Making big benchmarks more trustworthy: Identifying the capabilities and limitations of language models by improving the BIG-Bench benchmark

Ryan Burnell

Postdoctoral Research Fellow at Leverhulme Centre for the Future of Intelligence, University of Cambridge, UK

AI systems are becoming an integral part of every aspect of modern life. To ensure public trust in these systems, we need tools that can be used to evaluate their capabilities and weaknesses. But these tools are struggling to keep up with the rapid progress in AI—particularly for large language models, which some have argued are developing complex cognitive capabilities. The recently unveiled BIG-bench has attempted to address this problem by incorporating over 200 complex tasks into one large benchmark for language models.

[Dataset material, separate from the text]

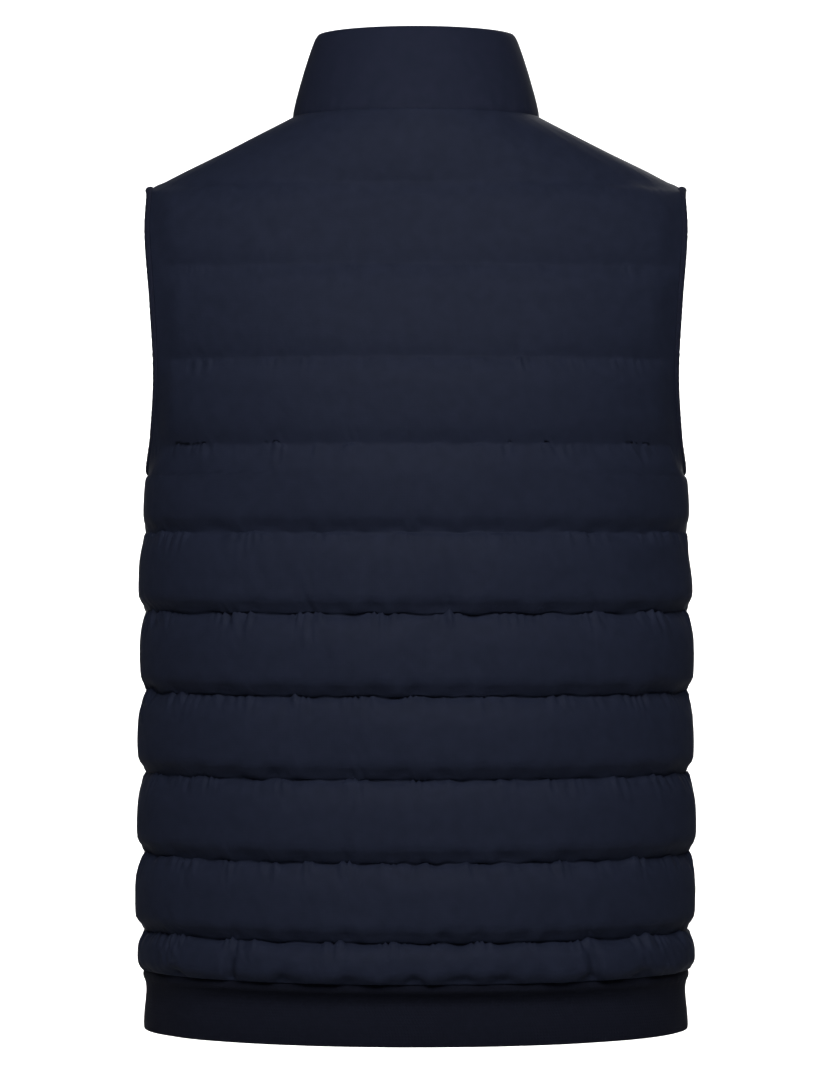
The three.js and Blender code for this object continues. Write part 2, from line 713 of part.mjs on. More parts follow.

But there are critical problems with this benchmark. First, the tasks included in the benchmark were not designed in a systematic way, which means there are significant gaps in the abilities these tasks measure. Second, we currently lack ways of estimating cognitive abilities from patterns of performance on these tasks. To address these issues, we will conduct a systematic analysis of the BIG-bench tasks to build tools for extracting estimates of cognitive abilities from the benchmark. These tools will help researchers, policymakers, and members of the public to track the progress of language models and obtain more robust estimates of their capabilities and weaknesses. The proposed project will be a collaboration between Dr Ryan Burnell, an expert in cognitive science and experimental design based at the University of Cambridge and Dr Hernandez-Orallo, an expert in AI evaluation based at UPV. It will contribute to several objectives of TAILOR, and especially for WP3, whose task on “Safety and Robustness” is coordinated by Hernandez-Orallo.

Keywords: Language models, AI evaluation, cognitive psychology, reasoning, intuitive physics
Scientific area: Trustworthy AI, Human agency and oversight, Safety and robustness, Sustainable AI.